What is the aluminum for? If it is only used for locally fastening of the Panels perhaps only bond the aluminum where necessary and match drill...
 
Have you considered making the box edge a U channel instead of an L angle? Then the carbon will move within the channel.




Composites and Airplanes - what was I thinking?

There are gremlins in the autoclave!
 
Making the Aluminum into strips will help decrese the interlaminar shear forces that the Aluminum will exhibit

Aluminum must be properly prepared before bonding. It must be etched and then prime with an epoxy primer. Otherwise the adhesive/epoxy resin will not provide a proper bond.

Alumium and Carbon is not a good combination. Any moisture, condensation, will accelerate the corrision process.
 
sheidebr (Aerospace)
As several other people have pointed out, aluminum and carbon fiber are not a good idea, (Think battery) If the metal edge is simply to protect the box from damage, have you considered substituting a thinner stainless steel angle for the aluminum? This can be etched and epoxied in the same manner for bonding to the carbon fiber.
B.E.
 
A delta T of 50 deg C will probably be ok.

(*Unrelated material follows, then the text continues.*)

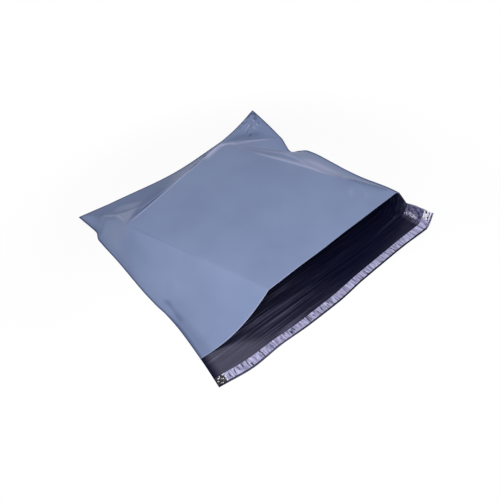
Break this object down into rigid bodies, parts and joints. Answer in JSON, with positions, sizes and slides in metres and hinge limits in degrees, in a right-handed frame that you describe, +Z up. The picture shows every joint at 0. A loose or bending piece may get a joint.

The shear stresses in these sort of joints peak at the ends, typically over the last inch or two. (Depends heavily on relative stiffnesses of the substrates, the glue shear modulus and the glue line thickness.) Thus cutting the aluminium into six inch segements probably won't help. You'd probably need even shorter lengths. To quantify the critical length for peaking you need to do a little stiffness analysis, preferably with FE. There ought to be some little formulas for doing it by hand, but I've never found any.

If you've got equal-ish stiffness-times-areas of ally and carbon then they'll both strain the same amount and the total relative length change will be half the difference in the two CTE*delta-T's. This is the best possible situation.

If one material totally dominates the EA then the total length change will be the difference in CTE*delta T. Thus, if the carbon laminate has a CTE of 3e-6/deg C and the ally is 24e-6/C, the worst case strain (say the panels dominate) is 21e-6*50 = 0.00105 tensile in the aluminum. It won't be quite that bad, because the panels will be shrunk a bit by the aluminum pulling on them. Anyway, a strain of 0.00105 translates to a stress of 0.00105*10.5e6 = 11 ksi.

Now, assume the angles are 0.02" thick and have legs 1" long. That gives a cross-sectional area of 0.04 in^2. With a stress of 11 ksi this will generate a force of 0.04*11000 = 440 lb. This will be reacted with some sort of distribution at the end of the joint. Assume it is reacted over the end one half inch. Shear area is 0.5*(1+1) = 1 inch square. Total shear stress would then be 440/1.0 = 440 psi. A good adhesive will have a shear strength of at least 2000 psi.

If you're just looking to the aluminum to protect the carbon then it's probably a bit OTT. A thermoplastic would probably be cheaper and lighter. However, if you're also using the ally to join the panels together then it's a reasonable choice.

With regard to insulating the metal from the carbon, it's usual to put a layer of glass scrim in the laminate in way of the metal, but it depends on your service environment. If it's indoors then you'll almost certainly be ok with just the adhesive and the primer on the metal. It's not as if you've got any fasteners potentially making a circuit with actual fiber contact.